* **WRITTEN INSTRUCTION**
Start at the line that has "doc.recompute()" and stop at the line that has "return low, high". Print those lines and all lines between them exactly, and nothing more.

* **DATASET CONTENT**
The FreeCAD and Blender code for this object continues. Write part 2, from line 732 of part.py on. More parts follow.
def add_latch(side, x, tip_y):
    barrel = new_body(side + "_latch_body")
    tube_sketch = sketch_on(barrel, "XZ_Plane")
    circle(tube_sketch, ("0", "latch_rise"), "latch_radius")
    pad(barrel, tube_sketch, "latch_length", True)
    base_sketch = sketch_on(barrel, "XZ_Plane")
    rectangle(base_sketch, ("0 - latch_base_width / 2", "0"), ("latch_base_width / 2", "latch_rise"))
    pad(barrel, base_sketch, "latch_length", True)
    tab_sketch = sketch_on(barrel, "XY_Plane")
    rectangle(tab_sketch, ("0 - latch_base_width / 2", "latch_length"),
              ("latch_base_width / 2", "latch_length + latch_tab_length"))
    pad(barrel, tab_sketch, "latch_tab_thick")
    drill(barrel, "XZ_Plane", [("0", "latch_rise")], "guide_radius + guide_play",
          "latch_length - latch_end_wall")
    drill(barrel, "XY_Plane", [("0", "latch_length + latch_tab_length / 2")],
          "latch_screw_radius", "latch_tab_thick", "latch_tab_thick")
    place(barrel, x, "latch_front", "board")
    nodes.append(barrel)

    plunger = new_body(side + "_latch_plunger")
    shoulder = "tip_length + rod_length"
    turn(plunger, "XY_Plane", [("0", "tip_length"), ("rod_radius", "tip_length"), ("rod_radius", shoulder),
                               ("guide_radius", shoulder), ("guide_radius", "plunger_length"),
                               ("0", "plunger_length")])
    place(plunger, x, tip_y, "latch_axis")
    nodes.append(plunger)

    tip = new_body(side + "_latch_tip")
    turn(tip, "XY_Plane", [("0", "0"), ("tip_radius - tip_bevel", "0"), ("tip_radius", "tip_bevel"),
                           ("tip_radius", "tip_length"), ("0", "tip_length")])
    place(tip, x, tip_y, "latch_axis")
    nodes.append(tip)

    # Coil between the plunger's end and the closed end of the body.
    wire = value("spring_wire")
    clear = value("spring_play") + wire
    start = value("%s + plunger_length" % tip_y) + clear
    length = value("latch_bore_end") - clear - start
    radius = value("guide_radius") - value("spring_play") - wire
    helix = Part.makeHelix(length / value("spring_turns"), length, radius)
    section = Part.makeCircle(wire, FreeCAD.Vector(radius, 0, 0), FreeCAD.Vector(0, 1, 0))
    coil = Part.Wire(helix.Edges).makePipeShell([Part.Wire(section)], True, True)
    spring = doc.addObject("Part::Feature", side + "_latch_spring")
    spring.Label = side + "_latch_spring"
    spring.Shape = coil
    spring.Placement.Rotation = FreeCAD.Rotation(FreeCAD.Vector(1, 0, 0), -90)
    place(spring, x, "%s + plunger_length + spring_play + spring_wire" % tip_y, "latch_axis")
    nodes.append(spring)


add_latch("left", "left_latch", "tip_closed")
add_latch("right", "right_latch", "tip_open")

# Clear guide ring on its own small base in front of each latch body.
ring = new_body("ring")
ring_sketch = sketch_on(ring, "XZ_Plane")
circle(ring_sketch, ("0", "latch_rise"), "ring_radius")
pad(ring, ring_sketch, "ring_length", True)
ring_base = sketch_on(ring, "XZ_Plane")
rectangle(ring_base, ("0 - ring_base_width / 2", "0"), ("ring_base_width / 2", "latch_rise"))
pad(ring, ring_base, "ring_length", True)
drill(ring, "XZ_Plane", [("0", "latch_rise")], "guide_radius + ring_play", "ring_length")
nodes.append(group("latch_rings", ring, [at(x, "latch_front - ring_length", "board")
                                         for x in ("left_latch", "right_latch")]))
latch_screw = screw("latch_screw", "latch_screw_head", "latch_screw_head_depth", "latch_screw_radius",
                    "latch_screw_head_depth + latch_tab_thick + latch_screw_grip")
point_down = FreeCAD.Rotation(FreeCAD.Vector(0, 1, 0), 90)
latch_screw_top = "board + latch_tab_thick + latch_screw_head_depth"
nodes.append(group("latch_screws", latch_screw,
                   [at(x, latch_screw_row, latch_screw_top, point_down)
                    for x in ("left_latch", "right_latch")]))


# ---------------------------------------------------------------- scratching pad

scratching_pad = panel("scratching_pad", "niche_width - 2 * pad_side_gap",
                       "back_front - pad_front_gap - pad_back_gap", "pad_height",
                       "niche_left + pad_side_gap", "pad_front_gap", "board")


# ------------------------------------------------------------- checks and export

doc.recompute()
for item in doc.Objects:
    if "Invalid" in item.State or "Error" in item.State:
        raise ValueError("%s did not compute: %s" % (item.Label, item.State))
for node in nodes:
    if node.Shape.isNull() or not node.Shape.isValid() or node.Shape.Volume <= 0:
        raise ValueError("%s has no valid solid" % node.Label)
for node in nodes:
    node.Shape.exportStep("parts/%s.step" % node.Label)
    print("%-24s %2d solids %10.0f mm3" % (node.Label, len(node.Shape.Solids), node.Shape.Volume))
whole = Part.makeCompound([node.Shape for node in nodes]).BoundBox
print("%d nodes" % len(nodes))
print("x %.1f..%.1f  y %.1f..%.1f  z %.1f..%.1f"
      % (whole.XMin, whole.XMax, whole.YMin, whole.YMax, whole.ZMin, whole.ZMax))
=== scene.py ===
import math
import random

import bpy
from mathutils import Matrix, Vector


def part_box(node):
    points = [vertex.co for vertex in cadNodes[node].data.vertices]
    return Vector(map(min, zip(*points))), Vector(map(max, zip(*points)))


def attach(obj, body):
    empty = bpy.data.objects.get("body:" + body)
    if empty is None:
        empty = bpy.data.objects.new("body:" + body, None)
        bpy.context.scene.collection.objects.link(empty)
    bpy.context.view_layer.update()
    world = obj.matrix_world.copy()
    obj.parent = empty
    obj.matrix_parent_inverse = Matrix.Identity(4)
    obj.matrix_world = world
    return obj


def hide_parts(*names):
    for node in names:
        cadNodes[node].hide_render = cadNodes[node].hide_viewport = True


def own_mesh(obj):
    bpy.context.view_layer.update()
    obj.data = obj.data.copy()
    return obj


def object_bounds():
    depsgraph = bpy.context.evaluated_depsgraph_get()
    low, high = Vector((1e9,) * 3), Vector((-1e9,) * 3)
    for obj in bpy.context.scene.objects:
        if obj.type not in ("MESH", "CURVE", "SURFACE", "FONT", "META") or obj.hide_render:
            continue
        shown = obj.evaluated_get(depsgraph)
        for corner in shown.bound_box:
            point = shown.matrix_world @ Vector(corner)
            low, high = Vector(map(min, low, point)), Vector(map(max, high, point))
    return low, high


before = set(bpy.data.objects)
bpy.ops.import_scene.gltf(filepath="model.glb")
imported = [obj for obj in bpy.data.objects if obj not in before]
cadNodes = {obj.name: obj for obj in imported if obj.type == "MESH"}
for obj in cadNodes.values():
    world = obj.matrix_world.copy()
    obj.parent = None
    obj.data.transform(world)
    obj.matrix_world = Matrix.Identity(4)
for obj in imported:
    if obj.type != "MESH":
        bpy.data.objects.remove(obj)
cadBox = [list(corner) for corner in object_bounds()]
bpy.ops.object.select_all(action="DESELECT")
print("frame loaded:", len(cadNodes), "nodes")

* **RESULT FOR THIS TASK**
doc.recompute()
for item in doc.Objects:
    if "Invalid" in item.State or "Error" in item.State:
        raise ValueError("%s did not compute: %s" % (item.Label, item.State))
for node in nodes:
    if node.Shape.isNull() or not node.Shape.isValid() or node.Shape.Volume <= 0:
        raise ValueError("%s has no valid solid" % node.Label)
for node in nodes:
    node.Shape.exportStep("parts/%s.step" % node.Label)
    print("%-24s %2d solids %10.0f mm3" % (node.Label, len(node.Shape.Solids), node.Shape.Volume))
whole = Part.makeCompound([node.Shape for node in nodes]).BoundBox
print("%d nodes" % len(nodes))
print("x %.1f..%.1f  y %.1f..%.1f  z %.1f..%.1f"
      % (whole.XMin, whole.XMax, whole.YMin, whole.YMax, whole.ZMin, whole.ZMax))
=== scene.py ===
import math
import random

import bpy
from mathutils import Matrix, Vector


def part_box(node):
    points = [vertex.co for vertex in cadNodes[node].data.vertices]
    return Vector(map(min, zip(*points))), Vector(map(max, zip(*points)))


def attach(obj, body):
    empty = bpy.data.objects.get("body:" + body)
    if empty is None:
        empty = bpy.data.objects.new("body:" + body, None)
        bpy.context.scene.collection.objects.link(empty)
    bpy.context.view_layer.update()
    world = obj.matrix_world.copy()
    obj.parent = empty
    obj.matrix_parent_inverse = Matrix.Identity(4)
    obj.matrix_world = world
    return obj


def hide_parts(*names):
    for node in names:
        cadNodes[node].hide_render = cadNodes[node].hide_viewport = True


def own_mesh(obj):
    bpy.context.view_layer.update()
    obj.data = obj.data.copy()
    return obj


def object_bounds():
    depsgraph = bpy.context.evaluated_depsgraph_get()
    low, high = Vector((1e9,) * 3), Vector((-1e9,) * 3)
    for obj in bpy.context.scene.objects:
        if obj.type not in ("MESH", "CURVE", "SURFACE", "FONT", "META") or obj.hide_render:
            continue
        shown = obj.evaluated_get(depsgraph)
        for corner in shown.bound_box:
            point = shown.matrix_world @ Vector(corner)
            low, high = Vector(map(min, low, point)), Vector(map(max, high, point))
    return low, high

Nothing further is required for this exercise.